## What is needed
Return all of the lines below exactly as they are.

## Material
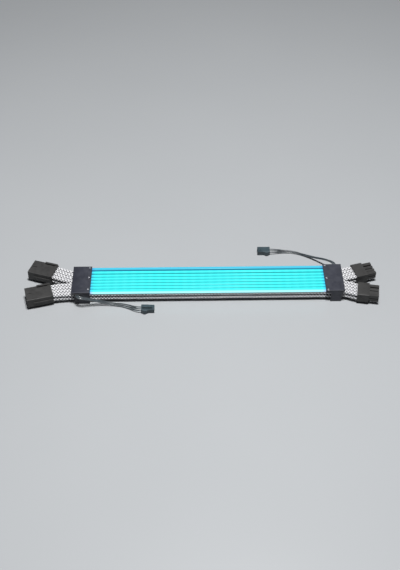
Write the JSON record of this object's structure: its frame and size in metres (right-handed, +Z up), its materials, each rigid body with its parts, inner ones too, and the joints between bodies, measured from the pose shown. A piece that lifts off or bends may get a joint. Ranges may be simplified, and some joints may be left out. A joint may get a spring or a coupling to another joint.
{
  "type": "illuminated power extension cable",
  "caption": "Flat computer power extension cable with braided wires, glowing light guides held by two end blocks, shrouded and slotted connectors, and two thin signal leads.",
  "frame": {"origin": "bottom centre of the cable without its two signal leads, on the surface it lies on", "axes": "+X along the cable from the shrouded receptacles to the slotted plugs, +Y across it to the rear, +Z up out of the light guides"},
  "size_m": [0.343, 0.0911, 0.0147],
  "materials": {
    "sleeve": "braided white plastic fibre over insulated copper",
    "light_guide": "frosted silicone, lit cyan",
    "board": "white solder mask",
    "block_shell": "moulded, fine satin grain",
    "screw": "zinc plated",
    "connector": "moulded nylon",
    "data_connector": "moulded nylon",
    "data_wire": "smooth dark insulation",
    "grommet": "soft, matte"
  },
  "bodies": {
    "cable": {"rear_receptacle_housing": "connector", "front_receptacle_housing": "connector", "rear_plug_housing": "connector", "front_plug_housing": "connector", "lower_wire_1": "sleeve", "lower_wire_2": "sleeve", "lower_wire_3": "sleeve", "lower_wire_4": "sleeve", "lower_wire_5": "sleeve", "lower_wire_6": "sleeve", "lower_wire_7": "sleeve", "lower_wire_8": "sleeve", "upper_wire_1": "sleeve", "upper_wire_2": "sleeve", "upper_wire_3": "sleeve", "upper_wire_4": "sleeve", "upper_wire_5": "sleeve", "upper_wire_6": "sleeve", "upper_wire_7": "sleeve", "upper_wire_8": "sleeve", "light_guide_1": "light_guide", "light_guide_2": "light_guide", "light_guide_3": "light_guide", "light_guide_4": "light_guide", "light_guide_5": "light_guide", "light_guide_6": "light_guide", "light_guide_7": "light_guide", "light_guide_8": "light_guide", "led_strip": "board", "left_block_base": "block_shell", "left_block_yoke": "block_shell", "left_block_lid": "block_shell", "left_end_board": "board", "left_lead_grommet": "grommet", "left_lid_screw_front": "screw", "left_lid_screw_middle": "screw", "left_lid_screw_rear": "screw", "right_block_base": "block_shell", "right_block_yoke": "block_shell", "right_block_lid": "block_shell", "right_end_board": "board", "right_lead_grommet": "grommet", "right_lid_screw_front": "screw", "right_lid_screw_middle": "screw", "right_lid_screw_rear": "screw", "input_socket_body": "data_connector", "output_plug_body": "data_connector", "input_wire_1": "data_wire", "input_wire_2": "data_wire", "input_wire_3": "data_wire", "output_wire_1": "data_wire", "output_wire_2": "data_wire", "output_wire_3": "data_wire"},
    "front_plug_latch": {"front_plug_latch": "connector"},
    "rear_plug_latch": {"rear_plug_latch": "connector"},
    "input_socket_latch": {"input_socket_latch": "data_connector"}
  },
  "joints": [
    {"name": "front_plug_latch_rock", "type": "hinge", "parent": "cable", "child": "front_plug_latch", "pos_m": [0.1598, -0.01754, 0.0016], "axis": [0.1736, 0.9848, 0], "range_deg": [0, 5.5], "stiffness_Nm_per_rad": 0.1},
    {"name": "rear_plug_latch_rock", "type": "hinge", "parent": "cable", "child": "rear_plug_latch", "pos_m": [0.15899, 0.01137, 0.0016], "axis": [-0.2672, 0.9636, 0], "range_deg": [0, 5.5], "stiffness_Nm_per_rad": 0.1},
    {"name": "input_socket_latch_rock", "type": "hinge", "parent": "cable", "child": "input_socket_latch", "pos_m": [-0.05255, -0.0315, 0.0054], "axis": [0, -1, 0], "range_deg": [0, 5], "stiffness_Nm_per_rad": 0.02}
  ]
}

## Output below
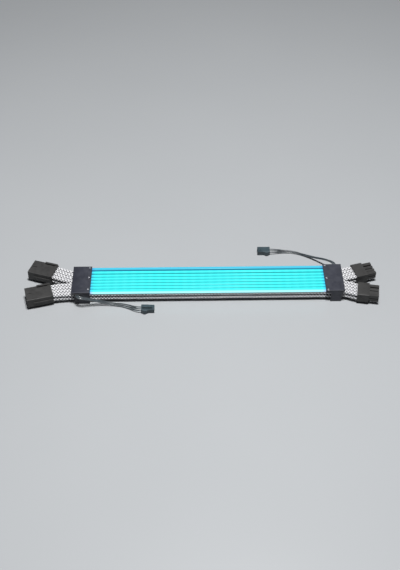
Write the JSON record of this object's structure: its frame and size in metres (right-handed, +Z up), its materials, each rigid body with its parts, inner ones too, and the joints between bodies, measured from the pose shown. A piece that lifts off or bends may get a joint. Ranges may be simplified, and some joints may be left out. A joint may get a spring or a coupling to another joint.
{
  "type": "illuminated power extension cable",
  "caption": "Flat computer power extension cable with braided wires, glowing light guides held by two end blocks, shrouded and slotted connectors, and two thin signal leads.",
  "frame": {"origin": "bottom centre of the cable without its two signal leads, on the surface it lies on", "axes": "+X along the cable from the shrouded receptacles to the slotted plugs, +Y across it to the rear, +Z up out of the light guides"},
  "size_m": [0.343, 0.0911, 0.0147],
  "materials": {
    "sleeve": "braided white plastic fibre over insulated copper",
    "light_guide": "frosted silicone, lit cyan",
    "board": "white solder mask",
    "block_shell": "moulded, fine satin grain",
    "screw": "zinc plated",
    "connector": "moulded nylon",
    "data_connector": "moulded nylon",
    "data_wire": "smooth dark insulation",
    "grommet": "soft, matte"
  },
  "bodies": {
    "cable": {"rear_receptacle_housing": "connector", "front_receptacle_housing": "connector", "rear_plug_housing": "connector", "front_plug_housing": "connector", "lower_wire_1": "sleeve", "lower_wire_2": "sleeve", "lower_wire_3": "sleeve", "lower_wire_4": "sleeve", "lower_wire_5": "sleeve", "lower_wire_6": "sleeve", "lower_wire_7": "sleeve", "lower_wire_8": "sleeve", "upper_wire_1": "sleeve", "upper_wire_2": "sleeve", "upper_wire_3": "sleeve", "upper_wire_4": "sleeve", "upper_wire_5": "sleeve", "upper_wire_6": "sleeve", "upper_wire_7": "sleeve", "upper_wire_8": "sleeve", "light_guide_1": "light_guide", "light_guide_2": "light_guide", "light_guide_3": "light_guide", "light_guide_4": "light_guide", "light_guide_5": "light_guide", "light_guide_6": "light_guide", "light_guide_7": "light_guide", "light_guide_8": "light_guide", "led_strip": "board", "left_block_base": "block_shell", "left_block_yoke": "block_shell", "left_block_lid": "block_shell", "left_end_board": "board", "left_lead_grommet": "grommet", "left_lid_screw_front": "screw", "left_lid_screw_middle": "screw", "left_lid_screw_rear": "screw", "right_block_base": "block_shell", "right_block_yoke": "block_shell", "right_block_lid": "block_shell", "right_end_board": "board", "right_lead_grommet": "grommet", "right_lid_screw_front": "screw", "right_lid_screw_middle": "screw", "right_lid_screw_rear": "screw", "input_socket_body": "data_connector", "output_plug_body": "data_connector", "input_wire_1": "data_wire", "input_wire_2": "data_wire", "input_wire_3": "data_wire", "output_wire_1": "data_wire", "output_wire_2": "data_wire", "output_wire_3": "data_wire"},
    "front_plug_latch": {"front_plug_latch": "connector"},
    "rear_plug_latch": {"rear_plug_latch": "connector"},
    "input_socket_latch": {"input_socket_latch": "data_connector"}
  },
  "joints": [
    {"name": "front_plug_latch_rock", "type": "hinge", "parent": "cable", "child": "front_plug_latch", "pos_m": [0.1598, -0.01754, 0.0016], "axis": [0.1736, 0.9848, 0], "range_deg": [0, 5.5], "stiffness_Nm_per_rad": 0.1},
    {"name": "rear_plug_latch_rock", "type": "hinge", "parent": "cable", "child": "rear_plug_latch", "pos_m": [0.15899, 0.01137, 0.0016], "axis": [-0.2672, 0.9636, 0], "range_deg": [0, 5.5], "stiffness_Nm_per_rad": 0.1},
    {"name": "input_socket_latch_rock", "type": "hinge", "parent": "cable", "child": "input_socket_latch", "pos_m": [-0.05255, -0.0315, 0.0054], "axis": [0, -1, 0], "range_deg": [0, 5], "stiffness_Nm_per_rad": 0.02}
  ]
}